キートスだけで一日過ごせる、かも。
海外旅行に行くとき、その国のことばを少しでも覚えておこうと思う人は少なくない。Yes/No、こんにちは、すみません・・といった生活基本語をいくつか、と。そのなかでおそらく欠かせないのが「ありがとう」だろう。そのフィンランド語がkiitos(キートス)であることを知っている人は多かろう。
そんな予備知識なしにフィンランドに行っても、たとえ短期間の旅行でもこの言葉は耳に残り、知らぬ間に覚えているはず。日常生活で非常によく使われているからだ。また、使用状況からその意味も自ずとわかるだろう。基本的にはkiitos=ありがとう、と考えてよいが、常にそうとは限らず、その応用範囲は広い。フィンランド語は「No niin」だけ覚えておけばあらゆる会話に対応できる、という冗談があるが、それは上級者向き。いくつかの単語しか知らないレベルなら、とにかくキートスを繰り返せば問題にはなるまい。むろん、これも誇張だが。
では、「ありがとう」ではないkiitosの使い方を紹介しよう。たとえば、何かを頼むときの丁寧語として。
Voisitteko auttaa minua,kiitos?
助けて(手伝って)もらえますか、と依頼し、答えを聞く前にkiitosを加えている。つまりここでのkiitosはプリーズに相当する。あるいは喫茶店での注文時。
客:Kahvia,kiitos. コーヒーお願いします。
次も意味としては類似している。飲食店で
Saisinko laskun,kiitos! (お勘定お願いします)
この例文は冗談半分で取り上げられることがある。「勘定を払うのに、なぜ客が礼をしなければならないのか」という指摘。まあ、これもプリーズの代用句といえる。
で、食事を終えて店を出るときにもkiitos。日本でも言いますね、「大将、ご馳走様!」なんて。代金は自分で払うのに。
食事つながりでも、次のケースは少し異なる用法。
A:Kiitos ruuasta. ごちそうさま(食事をありがとう)
B:Kiitos. どういたしまして。
こういうやりとりで、BのKiitosを聞くことはまずないだろう。食事を提供したBが「どういたしまして」と答える場合、通常はOle hyväである。これは時代による変化を経たためで、今現在(2020年)、こうした使い方をするのはかなりの年配者に限られるのではないか。

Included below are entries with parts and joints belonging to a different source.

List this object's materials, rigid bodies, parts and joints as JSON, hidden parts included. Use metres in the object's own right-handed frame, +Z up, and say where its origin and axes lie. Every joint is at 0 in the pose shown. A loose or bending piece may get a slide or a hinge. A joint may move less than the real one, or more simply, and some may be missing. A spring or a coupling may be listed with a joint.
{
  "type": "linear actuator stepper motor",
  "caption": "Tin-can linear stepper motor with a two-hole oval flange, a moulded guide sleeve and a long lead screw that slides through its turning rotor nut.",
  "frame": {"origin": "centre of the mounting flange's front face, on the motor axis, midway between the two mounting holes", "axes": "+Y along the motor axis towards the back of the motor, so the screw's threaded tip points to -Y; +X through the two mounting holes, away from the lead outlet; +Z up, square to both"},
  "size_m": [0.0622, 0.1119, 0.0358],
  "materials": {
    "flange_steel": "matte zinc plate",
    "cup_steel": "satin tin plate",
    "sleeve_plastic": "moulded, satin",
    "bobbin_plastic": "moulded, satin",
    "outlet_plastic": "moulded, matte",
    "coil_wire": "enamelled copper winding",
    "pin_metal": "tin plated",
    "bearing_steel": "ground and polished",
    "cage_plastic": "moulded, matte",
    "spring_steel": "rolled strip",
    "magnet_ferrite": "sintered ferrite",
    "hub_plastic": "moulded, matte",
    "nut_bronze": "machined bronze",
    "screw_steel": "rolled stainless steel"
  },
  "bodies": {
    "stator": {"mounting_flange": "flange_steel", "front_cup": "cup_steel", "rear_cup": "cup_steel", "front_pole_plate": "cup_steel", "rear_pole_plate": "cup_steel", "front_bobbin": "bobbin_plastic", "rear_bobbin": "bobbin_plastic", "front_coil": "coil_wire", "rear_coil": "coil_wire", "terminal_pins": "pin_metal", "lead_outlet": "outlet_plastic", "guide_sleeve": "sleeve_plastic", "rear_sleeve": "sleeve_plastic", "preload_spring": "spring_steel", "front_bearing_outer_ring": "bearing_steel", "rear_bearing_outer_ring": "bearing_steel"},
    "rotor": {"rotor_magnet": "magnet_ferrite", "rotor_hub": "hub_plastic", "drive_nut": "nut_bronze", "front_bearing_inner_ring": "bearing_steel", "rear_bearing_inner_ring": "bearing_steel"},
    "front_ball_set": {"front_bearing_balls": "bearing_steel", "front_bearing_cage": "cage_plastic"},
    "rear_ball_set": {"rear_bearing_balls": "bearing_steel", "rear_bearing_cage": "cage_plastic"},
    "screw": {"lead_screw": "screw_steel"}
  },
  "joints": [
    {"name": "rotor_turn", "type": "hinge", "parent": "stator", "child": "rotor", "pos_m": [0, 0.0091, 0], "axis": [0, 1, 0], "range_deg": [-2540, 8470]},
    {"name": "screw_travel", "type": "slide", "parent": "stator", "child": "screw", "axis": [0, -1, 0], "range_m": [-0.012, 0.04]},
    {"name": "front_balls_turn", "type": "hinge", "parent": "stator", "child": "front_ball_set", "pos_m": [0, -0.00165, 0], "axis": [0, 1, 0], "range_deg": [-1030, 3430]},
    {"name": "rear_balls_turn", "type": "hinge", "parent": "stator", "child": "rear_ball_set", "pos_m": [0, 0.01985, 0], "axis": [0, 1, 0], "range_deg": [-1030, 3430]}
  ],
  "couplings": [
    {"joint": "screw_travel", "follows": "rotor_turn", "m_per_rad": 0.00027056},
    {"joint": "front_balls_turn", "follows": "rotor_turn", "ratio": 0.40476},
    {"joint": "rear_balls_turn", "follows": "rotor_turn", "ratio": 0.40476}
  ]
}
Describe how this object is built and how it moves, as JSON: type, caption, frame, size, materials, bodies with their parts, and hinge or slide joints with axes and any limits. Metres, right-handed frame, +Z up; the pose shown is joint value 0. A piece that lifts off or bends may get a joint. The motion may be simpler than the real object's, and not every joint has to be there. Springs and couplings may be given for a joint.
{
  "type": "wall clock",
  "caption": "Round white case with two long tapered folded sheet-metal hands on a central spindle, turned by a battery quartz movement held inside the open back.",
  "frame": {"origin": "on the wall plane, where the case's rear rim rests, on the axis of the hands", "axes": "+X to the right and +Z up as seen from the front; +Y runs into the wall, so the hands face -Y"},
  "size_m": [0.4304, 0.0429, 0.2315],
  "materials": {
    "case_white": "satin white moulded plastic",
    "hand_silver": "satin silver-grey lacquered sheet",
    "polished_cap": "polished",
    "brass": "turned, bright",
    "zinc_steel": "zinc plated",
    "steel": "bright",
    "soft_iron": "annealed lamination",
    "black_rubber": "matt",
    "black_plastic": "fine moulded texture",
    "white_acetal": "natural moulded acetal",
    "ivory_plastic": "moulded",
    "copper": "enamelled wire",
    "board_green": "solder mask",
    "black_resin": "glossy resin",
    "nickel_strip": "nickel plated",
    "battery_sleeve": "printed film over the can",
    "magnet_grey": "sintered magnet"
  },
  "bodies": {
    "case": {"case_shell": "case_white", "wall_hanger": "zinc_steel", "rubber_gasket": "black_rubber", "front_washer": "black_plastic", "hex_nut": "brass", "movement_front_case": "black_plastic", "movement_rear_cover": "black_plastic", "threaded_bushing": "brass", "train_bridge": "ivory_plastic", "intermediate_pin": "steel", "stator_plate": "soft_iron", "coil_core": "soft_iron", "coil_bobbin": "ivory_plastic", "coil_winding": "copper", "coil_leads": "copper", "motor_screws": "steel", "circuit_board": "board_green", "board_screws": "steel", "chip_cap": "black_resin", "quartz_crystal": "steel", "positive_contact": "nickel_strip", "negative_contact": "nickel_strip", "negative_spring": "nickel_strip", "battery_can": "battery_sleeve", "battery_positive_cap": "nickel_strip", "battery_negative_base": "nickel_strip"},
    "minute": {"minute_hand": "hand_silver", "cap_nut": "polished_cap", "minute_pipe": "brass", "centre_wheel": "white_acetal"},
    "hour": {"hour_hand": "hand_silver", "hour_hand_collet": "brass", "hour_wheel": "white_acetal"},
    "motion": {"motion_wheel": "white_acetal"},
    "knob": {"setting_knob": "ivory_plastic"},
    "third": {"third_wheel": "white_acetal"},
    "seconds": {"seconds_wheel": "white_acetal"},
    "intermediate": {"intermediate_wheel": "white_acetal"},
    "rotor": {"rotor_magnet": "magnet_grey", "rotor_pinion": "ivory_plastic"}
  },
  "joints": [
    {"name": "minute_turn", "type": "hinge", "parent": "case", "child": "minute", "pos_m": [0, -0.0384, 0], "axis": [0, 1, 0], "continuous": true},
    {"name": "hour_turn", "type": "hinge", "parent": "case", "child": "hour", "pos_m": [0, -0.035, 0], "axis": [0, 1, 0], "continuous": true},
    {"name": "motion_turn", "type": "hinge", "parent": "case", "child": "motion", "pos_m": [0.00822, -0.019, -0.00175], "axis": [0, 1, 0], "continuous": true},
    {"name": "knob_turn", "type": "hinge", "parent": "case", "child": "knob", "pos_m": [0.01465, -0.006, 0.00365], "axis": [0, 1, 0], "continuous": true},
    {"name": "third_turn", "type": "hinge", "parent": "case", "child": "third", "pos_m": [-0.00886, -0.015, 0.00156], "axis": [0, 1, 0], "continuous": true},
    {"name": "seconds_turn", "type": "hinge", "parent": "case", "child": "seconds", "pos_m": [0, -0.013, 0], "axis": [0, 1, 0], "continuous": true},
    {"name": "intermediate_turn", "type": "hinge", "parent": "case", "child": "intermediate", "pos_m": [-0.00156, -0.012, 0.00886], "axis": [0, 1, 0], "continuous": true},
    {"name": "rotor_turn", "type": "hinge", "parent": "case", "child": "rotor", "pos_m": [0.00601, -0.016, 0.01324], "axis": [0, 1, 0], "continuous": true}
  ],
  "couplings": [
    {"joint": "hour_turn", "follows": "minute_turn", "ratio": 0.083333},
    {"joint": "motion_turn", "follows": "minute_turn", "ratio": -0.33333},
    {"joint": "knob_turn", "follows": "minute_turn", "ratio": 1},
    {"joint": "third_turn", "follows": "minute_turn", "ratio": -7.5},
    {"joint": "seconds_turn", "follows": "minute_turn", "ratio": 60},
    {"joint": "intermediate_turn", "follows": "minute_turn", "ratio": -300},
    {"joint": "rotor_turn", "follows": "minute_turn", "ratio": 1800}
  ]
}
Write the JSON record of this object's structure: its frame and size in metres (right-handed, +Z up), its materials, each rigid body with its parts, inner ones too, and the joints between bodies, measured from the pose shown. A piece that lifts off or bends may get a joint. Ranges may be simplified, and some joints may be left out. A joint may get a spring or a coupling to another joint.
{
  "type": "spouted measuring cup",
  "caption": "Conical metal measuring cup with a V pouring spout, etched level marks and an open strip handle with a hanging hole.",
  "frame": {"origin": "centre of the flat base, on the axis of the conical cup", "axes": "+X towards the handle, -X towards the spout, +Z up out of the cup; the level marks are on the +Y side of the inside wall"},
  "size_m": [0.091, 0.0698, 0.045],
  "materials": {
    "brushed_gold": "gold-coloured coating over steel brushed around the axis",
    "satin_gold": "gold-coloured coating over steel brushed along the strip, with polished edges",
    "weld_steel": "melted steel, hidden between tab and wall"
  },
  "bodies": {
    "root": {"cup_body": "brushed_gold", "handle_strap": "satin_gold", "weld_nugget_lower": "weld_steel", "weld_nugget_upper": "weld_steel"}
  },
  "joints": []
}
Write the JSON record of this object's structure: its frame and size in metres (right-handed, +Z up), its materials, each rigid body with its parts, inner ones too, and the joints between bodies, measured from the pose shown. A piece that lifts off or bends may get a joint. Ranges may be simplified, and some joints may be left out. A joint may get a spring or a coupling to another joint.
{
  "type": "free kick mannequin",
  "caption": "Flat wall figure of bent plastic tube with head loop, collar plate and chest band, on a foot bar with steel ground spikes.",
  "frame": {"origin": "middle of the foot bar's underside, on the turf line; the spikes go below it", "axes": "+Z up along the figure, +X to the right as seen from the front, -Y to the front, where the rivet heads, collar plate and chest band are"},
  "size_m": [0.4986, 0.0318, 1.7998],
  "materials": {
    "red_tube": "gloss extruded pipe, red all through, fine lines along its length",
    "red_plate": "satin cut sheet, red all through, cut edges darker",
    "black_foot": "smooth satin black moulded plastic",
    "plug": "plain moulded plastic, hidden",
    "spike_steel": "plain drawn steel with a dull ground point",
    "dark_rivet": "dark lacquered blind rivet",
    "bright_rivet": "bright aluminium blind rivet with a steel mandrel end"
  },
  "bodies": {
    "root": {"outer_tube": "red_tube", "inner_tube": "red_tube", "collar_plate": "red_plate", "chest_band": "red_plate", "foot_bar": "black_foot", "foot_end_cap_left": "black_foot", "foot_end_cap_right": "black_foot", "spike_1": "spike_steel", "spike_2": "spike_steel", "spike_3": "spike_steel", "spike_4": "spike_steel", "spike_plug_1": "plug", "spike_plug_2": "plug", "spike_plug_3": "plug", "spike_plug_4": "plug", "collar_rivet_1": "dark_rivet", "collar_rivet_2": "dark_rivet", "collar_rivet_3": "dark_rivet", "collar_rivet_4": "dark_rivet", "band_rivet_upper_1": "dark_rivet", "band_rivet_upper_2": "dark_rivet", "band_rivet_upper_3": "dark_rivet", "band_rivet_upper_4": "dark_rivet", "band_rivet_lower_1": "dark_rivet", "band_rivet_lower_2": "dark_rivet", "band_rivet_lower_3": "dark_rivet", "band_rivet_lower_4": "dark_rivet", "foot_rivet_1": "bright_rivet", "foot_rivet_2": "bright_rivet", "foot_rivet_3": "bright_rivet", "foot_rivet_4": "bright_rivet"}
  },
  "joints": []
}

したがってあなたがBの立場にある場合、Kiitosは避けたほうが無難。フィンランド人同士なら言葉の選択・解釈の幅は寛容だが、外国人が使うフィンランド語には厳しいフィルターがかかるからだ。もっとも、ここでhuomenta(おはよう)などと言ったら「頭がどうかしてるんじゃないか」と思われるだろうが、kiitosなら意味は十分通じる。
続いて「ありがとう」としてのkiitosの説明に移るが、これも一筋縄ではいかない。使用状況が日本とは微妙に異なるからだ。
たとえばバスを降りるとき、乗客が運転手に対してkiitosと告げる。日本ではいわないでしょう? と思っていたが、「大阪と同じやねんな」と言われたことがある。したがってこれは日本でも地域差があるわけだが、東京育ちの私にはちょっと違和感が残る。
また、お店でのやりとりにも日Fでは若干の違いがある。買い物を終えたとき、まずkiitosというのは客のほうである。
店員:3200円
客:kiitos
店員:kiitos(無言の場合もある)。
最後にkiitosのヴァリエーション。
kiitti キィーッティ くだけた口語。
以下は「ありがとう」の複数形。many thanks, thanks a lotに相当する。
kiitoksia キートクシア
paljon kiitoksia パルヨン キートクシア
kiitokset キートクセットゥ
suurkiitokset スールキートクセットゥ
いずれも「大変ありがとう」という表現になるが、うろ覚えレベルで使うならkiitoksiaくらいにとどめておいたほうが無難かな。
先述の通り、kiitosは頻繁に使われるうえ、k・t・sの音がはっきりしているので1~2回聞けば嫌でも覚えるはず。そこで大きな疑問が浮かんじゃったりする。
今から100年ほど前にフィンランドを訪れた作家・谷譲次は、kiitosを「キウィイドス」と表記している(「踊る地平線 白夜幻想曲」1929年)。どう考えても聞き間違えるはずはないのだが。この人のフィンランド紀行がかなりムチャクチャな内容なのはさもありなん、である。
なお、短期旅行のコミュニケーション用に、と「いくらですか」とか「これはなんですか」なんてフレーズは覚えないほうがいい。答えられても分からないではないか。